La plutocrazia, invece, è inorganica e non ha un suo ambiente specifico (un ricco è ricco in ogni luogo); estranea all’ordine vivente della comunità, non può essere (e per di più senza un freno, senza un correttivo) che un fattore di disordine e di parassitismo.
Un sistema di paratie stagne fra le caste non è né auspicabile né realizzabile nel nostro mondo occidentale e cristiano. Il passaggio dal popolo all’élite deve essere possibile (altrimenti quest’ultima si estenua e degenera), ma deve essere difficile. Occorre che si elevino, da una classe all’altra e da una casta all’altra, dighe alte e robuste, in tal modo chi supererà tali dighe sarà veramente salito! Il tempio ove regna la classe dirigente dovrebbe portare sul suo frontone questa scritta: qui si entra salendo.
La miseria dell’ideale sociale moderno consiste invece precisamente nello spianare le dighe e nello stabilire fra il popolo e l’élite un piede di parità rovinoso. Di qui l’involgarirsi e il degenerare delle élites: con la scomparsa di una distanza in senso verticale (e della selezione che tale distanza implica) perisce l’élite.
Una élite collocata bene in alto, d’accesso difficile e rigorosa nell’accogliere, nobilita l’uomo del popolo che s’innalza fino a lei e nobilita col suo solo riverbero tutta quanta la massa popolare. Ma oggi, plebaglia in alto, plebaglia in basso, come diceva Nietzsche. Per amore del popolo e delle migliori possibilità che dormono in lui, importa anzitutto conservare e ricreare, al disopra di lui, un potere largamente indipendente da lui, una forza attrattiva e insieme regolatrice, capace di proteggere instancabilmente le riserve popolari di forza e di vita contro la bassezza e la cecità plebee. Altrimenti, questa bassezza e questa cecità sommergeranno tutto. Infatti il popolo porta in sè quanto basta a tutto salvare e rigenerare, ma anche a tutto abbrutire e distruggere.

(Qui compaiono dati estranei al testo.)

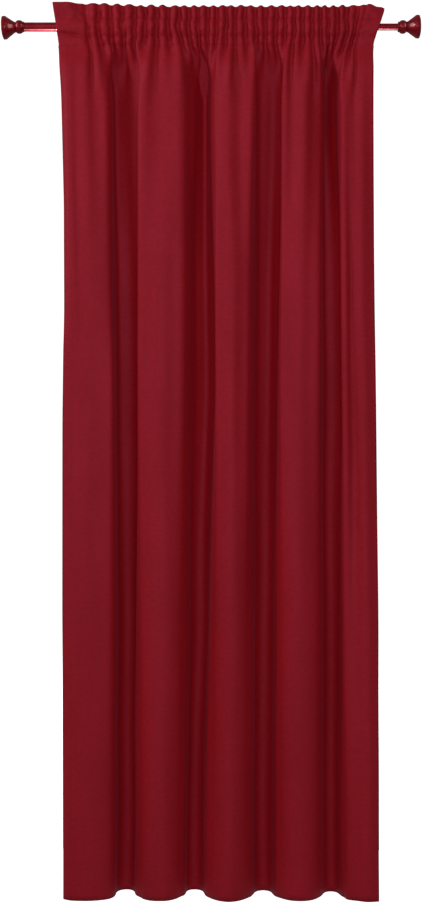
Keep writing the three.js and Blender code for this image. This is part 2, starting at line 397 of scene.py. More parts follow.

Due correnti si incrociano nella sua anima:, una tende verso la dissoluzione e l’anarchia, e questa è sufficiente a se stessa, l’altra è portatrice di una ricchezza profonda, ma incompleta e come germinale, ed è costretta senza sosta a fare appello, per realizzarsi, a un’influenza superiore. Come Barbusse, abbiamo fiducia “negli abissi del popolo”, ma a condizione che questi abissi siano rischiarati e fecondati dal di fuori, dall’alto.
Essi possono creare ogni cosa come pure inghiottire ogni cosa. E la democrazia – e il termine stesso indica che niente è al disopra del popolo, che il popolo è solo – si è troppo lungamente limitata a coltivare il lato brutale del popolo, la sua tendenza all’affogamento e all’autodistruzione. Perché il popolo basta a sè per cadere, ma non per camminare.
La soppressione delle paratie stagne è oggi ormai acquisita e l’esistenza stessa delle classi è minacciata. Non è il caso né di lamentarcene né di gioirne, importa solo sapere a quali condizioni una simile società può restare sana. Ogni uomo può ormai aspirare alle funzioni superiori. Affinché questa possibilità non sia per il popolo una ventata d’aria corrompitrice, occorrerebbe che i membri delle classi dirigenti conducessero un’esistenza assai dura e una vita in cui i doveri e i sacrifici avessero sempre più il sopravvento sui privilegi, di maniera che l’uomo del popolo comprendesse chiaramente che non avrebbe niente da guadagnare dal punto di ,vista dei suoi interessi materiali a spostarsi fuori della sua classe verso l’alto. Solo cosi coloro che salissero verso le funzioni superiori salirebbero per vocazione e non per ambizione.
Un clima ascetico è tanto più necessario alle sommità della gerarchia sociale quanto più queste sommità sono accessibili al popolo. La Chiesa ha sempre pensato così. Essa è aperta, in tutti i gradi della sua gerarchia, ai proletari, ma impone a quelli che aspirano alle funzioni sacerdotali un cambiamento tale di vita e sacrifici tali che la semplice attrattiva dei privilegi e degli onori non è sufficiente (salvo nei periodi di estrema decadenza del clero) a suscitare molte false vocazioni. L’uomo del popolo, inasprito contro i suoi umili doveri di stato, più facilmente brigherà per la funzione di deputato che per quella di monaco!
Un regime di tipo democratico non può restare sano che nella misura in cui sussista, nei suoi dirigenti, uno spirito d’immolazione che ha una parentela con quello del sacerdozio, e della cavalleria. Del resto, il figlio del popolo, chiamato a guidare il popolo, ha bisogno, più del principe o del nobile, di essere separato dal popolo. in virtù della sua anima e dei suoi costumi; per far accettare al popolo la sua autorità, occorre che egli supplisca, per merito del cambiamento profondo che s’è operato in lui, all’ascendente spontaneo che il figlio di una casta superiore possiede.
La Chiesa, che trae dal popolo la maggior parte dei suoi preti, sa rivestirli di solitudine e di mistero quanto basta perché possano guidare dall’alto la classe da cui sono usciti, con il massimo di prestigio e influenza. Vi è democrazia e democrazia: in una società come la Chiesa, il proletario esce dal popolo trasfigurato dalla vocazione della sua anima; nella maggior parte delle democrazie moderne, ne esce sfigurato dalle ambizioni del suo io. Concludiamo: un regime fondato sull’uguaglianza giuridica fra gli uomini ha bisogno d’essere incessantemente redento e purificato da un severo accrescimento delle ineguaglianze morali.